スサビノリのレトロトランスポゾン遺伝子の活性化

1. はじめに
レトロトランスポゾンは、多くの生物ゲノム中に存在する転移因子であり、組織培養やウイルス感染などの環境ストレスによって活性化されることが多く、また、その転移の際にゲノム上の他の遺伝子を破壊することもあるため、陸上植物における変異体の作出や遺伝子機能解析等の有効手段として注目されている。
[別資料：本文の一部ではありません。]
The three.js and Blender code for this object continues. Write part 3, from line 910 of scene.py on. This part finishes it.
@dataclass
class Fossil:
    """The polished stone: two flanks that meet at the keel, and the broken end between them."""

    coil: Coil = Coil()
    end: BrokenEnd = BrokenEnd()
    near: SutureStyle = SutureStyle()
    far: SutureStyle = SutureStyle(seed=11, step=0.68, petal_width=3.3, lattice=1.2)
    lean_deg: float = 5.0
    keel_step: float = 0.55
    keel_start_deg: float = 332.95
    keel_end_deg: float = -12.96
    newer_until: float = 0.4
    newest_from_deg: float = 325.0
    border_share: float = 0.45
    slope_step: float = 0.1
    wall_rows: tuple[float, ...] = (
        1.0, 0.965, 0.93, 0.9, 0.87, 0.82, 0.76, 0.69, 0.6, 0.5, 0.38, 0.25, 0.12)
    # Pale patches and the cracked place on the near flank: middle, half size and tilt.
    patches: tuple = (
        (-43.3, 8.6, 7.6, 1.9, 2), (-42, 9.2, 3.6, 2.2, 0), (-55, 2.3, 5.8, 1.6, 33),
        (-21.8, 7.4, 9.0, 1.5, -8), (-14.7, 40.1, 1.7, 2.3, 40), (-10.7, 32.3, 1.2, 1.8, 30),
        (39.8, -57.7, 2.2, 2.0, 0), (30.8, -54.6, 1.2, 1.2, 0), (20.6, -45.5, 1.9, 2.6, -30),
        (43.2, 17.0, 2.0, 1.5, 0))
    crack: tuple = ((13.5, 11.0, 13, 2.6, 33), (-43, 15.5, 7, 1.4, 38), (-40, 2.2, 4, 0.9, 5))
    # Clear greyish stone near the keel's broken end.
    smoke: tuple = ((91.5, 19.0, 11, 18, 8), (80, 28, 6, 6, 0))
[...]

我々はこのレトロトランスポゾン転移の新たな誘導因子として、水中にて高電界や大電流、衝撃波、紫外線、ラジカルを同時発生できる水中パルスストリーマ放電を提案し、その誘導効果に関する検証を進めた。

2. 研究成果
図19には本研究に用いた水中パルスストリーマ放電容器を、図20にはその断面図を示している。

  図19. 放電容器


  図20. 放電容器の構造

パルスストリーマ放電処理は、滅菌済みの精製水で満たされた放電電極へスサビノリを投入し、その後放電を発生させることで実施した。図21はパルスストリーマ放電処理の有無によるスサビノリの各種レトロトランスポゾン遺伝子の転写状態を確認した結果である(C: 放電処理なし、H&L: 放電処理あり)。


  図21. RT-PCRの結果

これより、パルスストリーマ放電によりPyRE1遺伝子の転写活性が増加していることが確認される。また、これまでにレトロトランスポゾン遺伝子の活性化に対する最適放電処理回数も明らかにしている。図22は放電処理前後のスサビノリ、その葉状体及びその細胞の様子を示している。放電処理前後の植物及び細胞には大きなダメージは認められず、放電処理による植物の成長阻害等の影響はないことが確認された。これらの成果より、水中パルスストリーマ放電は、レトロトランスポゾンの転移を基盤とした新たなスサビノリの変異体作出技術と成りうると考えられる。


  図22. 放電処理前後のスサビノリ、その葉状体およびその細胞の様子

3. まとめ
スサビノリは重要な海産作物として認知されており、近年、海洋植物のモデル実験系としても注目されている。本研究においては、衝撃エネルギーのスサビノリの変異体作出及び遺伝子機能解析ツールとしての応用展開が示唆された。なお、現在、電界、電流、衝撃波、紫外線、ラジカルの個々の活性効果を調査中であり、水中パルスストリーマ放電によるレトロトランスポゾン遺伝子の活性化メカニズムの解明が待たれる。